I received an email from a reader who wanted to weigh in on my article from a few months back about a scene in the comic book Giant Days.  To recap, a student at the University of Sheffield is looking for an apartment.  We see a montage of terrible places: one is the size of a coffin, one is a criminal’s hideout, one is across the street from a slaughterhouse, one is haunted by a “periodic evil presence”.  Then there’s the fifth, for which the punchline is, “Well this is very nice, and the price is great… but strictly speaking this is Chesterfield.”  I thought the joke was that it order to find a decent, affordable apartment, she’d had to move a crazy distance away, and commented on how Britain and the U.S. had different perspectives on whether 10.3 miles qualified as particularly far.  This reader, a local to the area in question, thought that I had missed the point entirely⁠—that the joke was not that Chesterfield was far from Sheffield, but simply that Chesterfield lacked Sheffield’s cachet.  Here is my reply (edited for length/clarity):

Thanks very much for filling in the cultural gaps here!  I do have to say that if this is the joke, it’s a worse one than I thought.  I’m trying to think of an American equivalent, and I think it’s sort of like if there were a comic about an NYU student trying to find an apartment in Manhattan, and we had these two possible jokes:

“Well this is very nice, and the price is great… but strictly speaking this is Pennsylvania.” (far away)

“Well this is very nice, and the price is great… but strictly speaking this is the Bronx.” (less prestigious)

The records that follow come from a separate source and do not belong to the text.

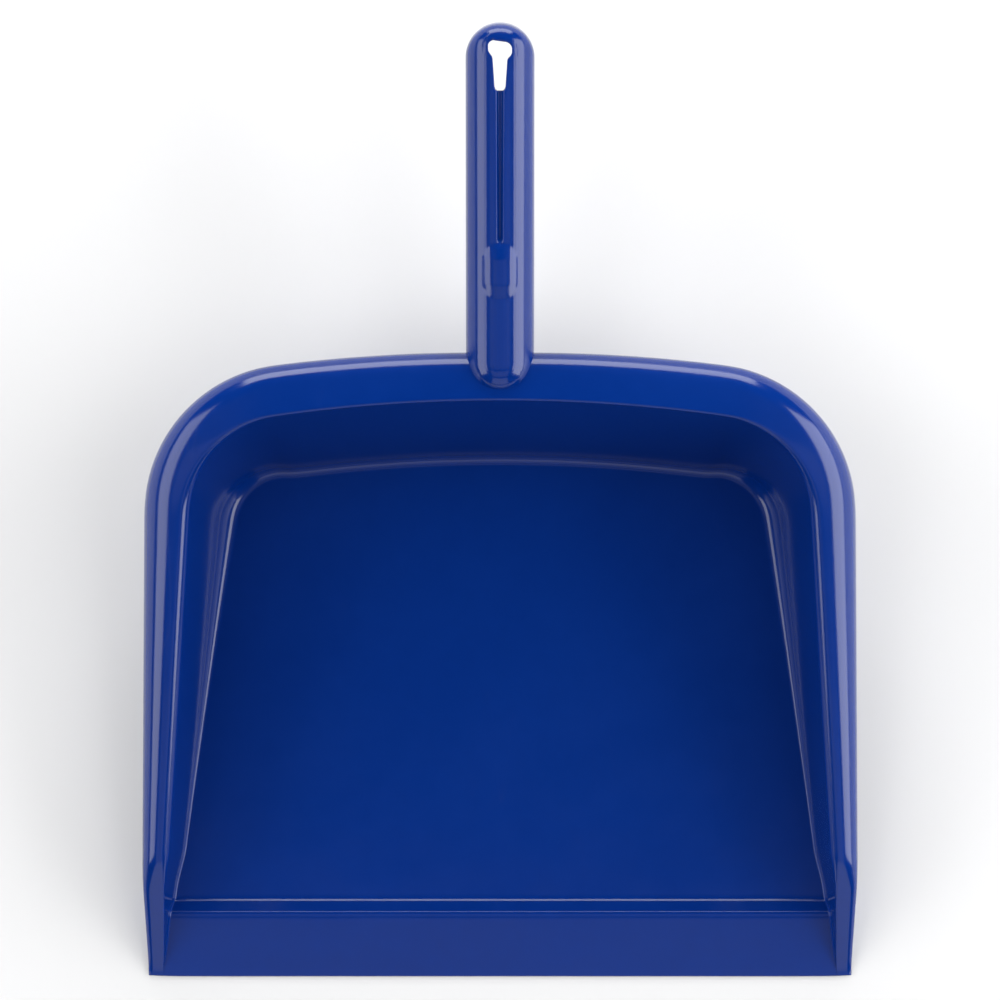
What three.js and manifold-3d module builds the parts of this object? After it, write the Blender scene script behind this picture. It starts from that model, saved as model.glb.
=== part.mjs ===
// A one-hand household dustpan in blue polypropylene: a deep tray with a rolled rim, a wedge-shaped
// front lip, and a hollow handle whose round nose laps over the back of the rim.
// Millimetres, +Z up, +Y from the front edge towards the handle, X across the width.
// Lengths along Y are measured from the front edge; the last lines move the origin under the middle.

import * as THREE from "three";
import Module from "manifold-3d";
import { mergeVertices } from "three/addons/utils/BufferGeometryUtils.js";

const wasm = await Module();
wasm.setup();

const radians = THREE.MathUtils.degToRad;
const lerp = THREE.MathUtils.lerp;

// ---- Driving dimensions ----

const OVERALL_LENGTH = 409; // front edge to handle tip
const WALL = 2.5; // thickness of walls, rim and handle
const FLOOR = 2.6; // thickness of the floor
const GAP = 0.3; // clearance kept between two neighbouring pieces

const mouth = {
  frontX: 149.5, // half width of the mouth at the front edge
  sideX: 146, // half width where the rim turns down
  flare: 0.081, // narrowing of each side towards the back, mm per mm
  backY: 253.6, // inner edge of the rim at the back
  cornerRadius: 45,
  crownRadius: 680, // the back bows outwards on this radius
};

const rim = {
  frontZ: 2, // height at the front edge
  turnY: 54, // where the rim turns down towards the front edge
  turnZ: 36,
  slope: Math.tan(radians(15)), // rise from the turn to the back
  frontWidth: 6.6,
  turnWidth: 10,
  cornerWidth: 18.2,
  shoulderWidth: 21.2, // where the corner meets the back
  backWidth: 19.9, // in the middle of the back
  roundness: 0.8, // drop of the shoulder over its width
  flatShare: 0.6, // most of the rim's height that the shoulder may take
  skirtDepth: 23, // top of the rim to the skirt's lower edge
  edgeRadius: 1.2, // rounding of the mouth's edge
};

const wall = {
  sideDraft: Math.tan(radians(9)), // inward lean per mm of depth
  backDraft: Math.tan(radians(13.9)),
  frontFoot: 3.5, // fillet between wall and floor, near the front
  sideFoot: 16, // the same where the side meets the corner
  backFoot: 9.5,
  footGrowth: 1.6, // how late the side's fillet grows, as a power
};

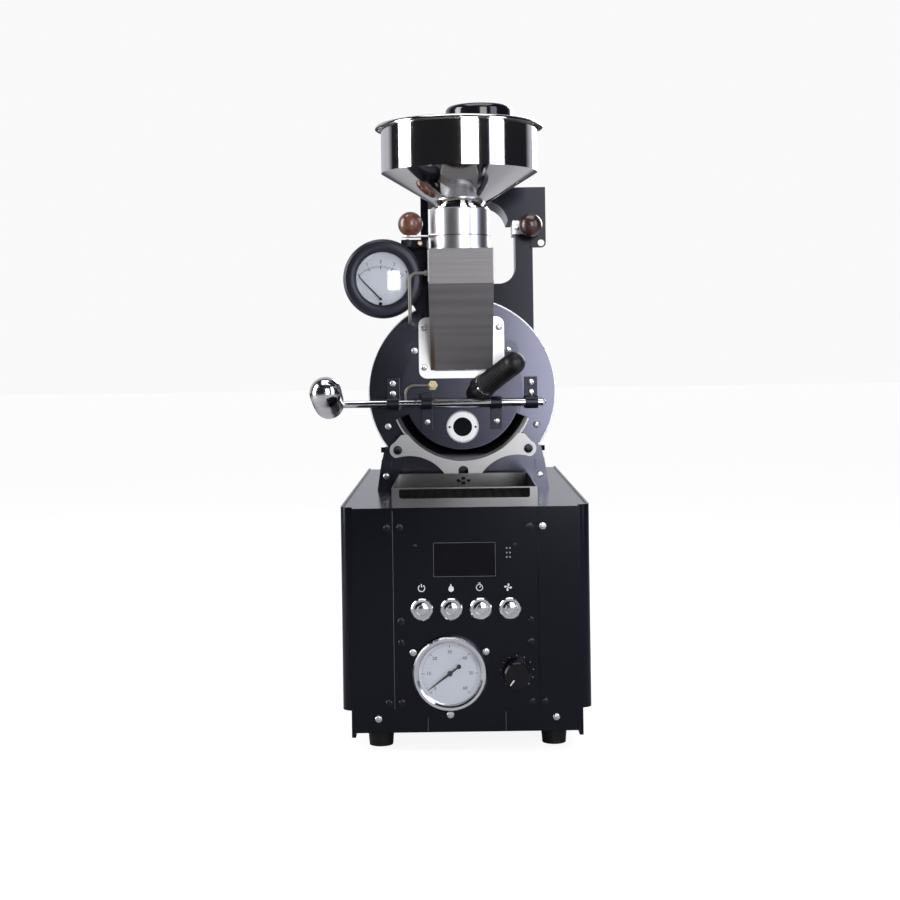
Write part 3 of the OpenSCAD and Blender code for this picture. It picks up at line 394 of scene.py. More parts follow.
def petal(turn):
    """One leaf of the fan pictogram."""
    reach = 2.9
    shape = [(0.4, -0.2), (1.4, -1.15), (reach - 0.3, -0.9), (reach, 0.1), (1.8, 0.35)]
    c, s = math.cos(math.radians(turn)), math.sin(math.radians(turn))
    return [(c * x - s * y, s * x + c * y) for x, y in shape]


flame = [(0, -2.9), (1.4, -2.5), (2.1, -1.2), (1.9, 0.2), (1.2, 1.3), (0.9, 0.4), (0.35, 1.9),
         (-0.3, 3.2), (-0.6, 1.6), (-1.4, 0.6), (-2.0, -0.8), (-1.6, -2.1), (-0.7, -2.8)]
pictograms = {
    -44.3: [band(2.4, 0.6, 120, 420), bar_outline(0, 0.6, 0, 3.1, 0.6)],
    -14.8: [flame],
    13.7: [band(2.3, 0.5, 0, 359.9), bar_outline(0, 0, 1.1, 1.1, 0.45),
           bar_outline(-0.8, 3.3, 0.8, 3.3, 0.6)],
    42.2: [petal(90 * k) for k in range(4)] + [ring_outline(0.5, steps=16)]}
drawn_size, print_thick = 1.35, 0.12
print_points, print_faces = [], []
for x, outlines in pictograms.items():
    points, faces = prism([[(drawn_size * u, drawn_size * v) for u, v in o] for o in outlines],
                          0.0, print_thick, on_panel(x, pictograms_z))
    print_faces += [tuple(i + len(print_points) for i in f) for f in faces]
    print_points += points
solid("button_pictograms", print_points, print_faces, print_white, "root", "black_plastic")

line_in, line_w = 0.6, 0.4
half_w, half_h = window_w / 2 - line_in, window_h / 2 - line_in
frame_lines = [bar_outline(-half_w, s * half_h, half_w, s * half_h, line_w) for s in (-1, 1)]
frame_lines += [bar_outline(s * half_w, -half_h, s * half_w, half_h, line_w) for s in (-1, 1)]
solid("window_frame", *prism(frame_lines, 0.0, 0.1, on_panel(window_x, window_z, -window_proud)),
      lines_and_highlight_grey, "root", "black_plastic")
lamps = [(x, z) for x in (41.3, 44.6) for z in (201.7, 197.2, 192.7)]
for k, (x, z) in enumerate(lamps):
    solid("lamp_%d" % k, *lathe([(0, 0), (0.8, 0), (0.8, 0.35), (0, 0.6)], 16, on_panel(x, z)),
          lamp_grey, "root", "black_plastic")

dome = [(0, 4.4), (7.4, 4.45), (7.25, 4.8), (6.6, 5.15), (5.2, 5.45), (5.0, 5.3), (4.8, 5.5),
        (2.5, 5.8), (0, 5.9)]
for body, x in (("power_key", -44.1), ("flame_key", -14.7), ("timer_key", 14.7),
                ("fan_key", 44.1)):
    solid(body + "_dome", *lathe(dome, 48, on_panel(x, buttons_z)), button_steel, body,
          "polished_steel")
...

I think the first one is a lot funnier⁠—the joke is that, “strictly speaking”, the first affordable apartment she found was two states away, while in the second case, the joke is that she’s a snob… or, rather, that she’s right to be a snob.

What surprised me was when this reader wrote back to say that he preferred the second joke.  As much as I hate the whole “punch up” / “punch down” frame, I do think that there’s a difference between, on the one hand, mocking a place for its weather or for its traffic or for reflecting the shitty values of its inhabitants, and on the other, mocking a place for the crime of being insufficiently “posh”.  The latter is obnoxious, and if that really had been the joke, I would have been disappointed.  But when I looked it up again I saw that the response to “strictly speaking this is Chesterfield” was “We prefer to think of it as South South South Sheffield”, so I’m pretty sure I was right all along about it being a distance joke.  Whew!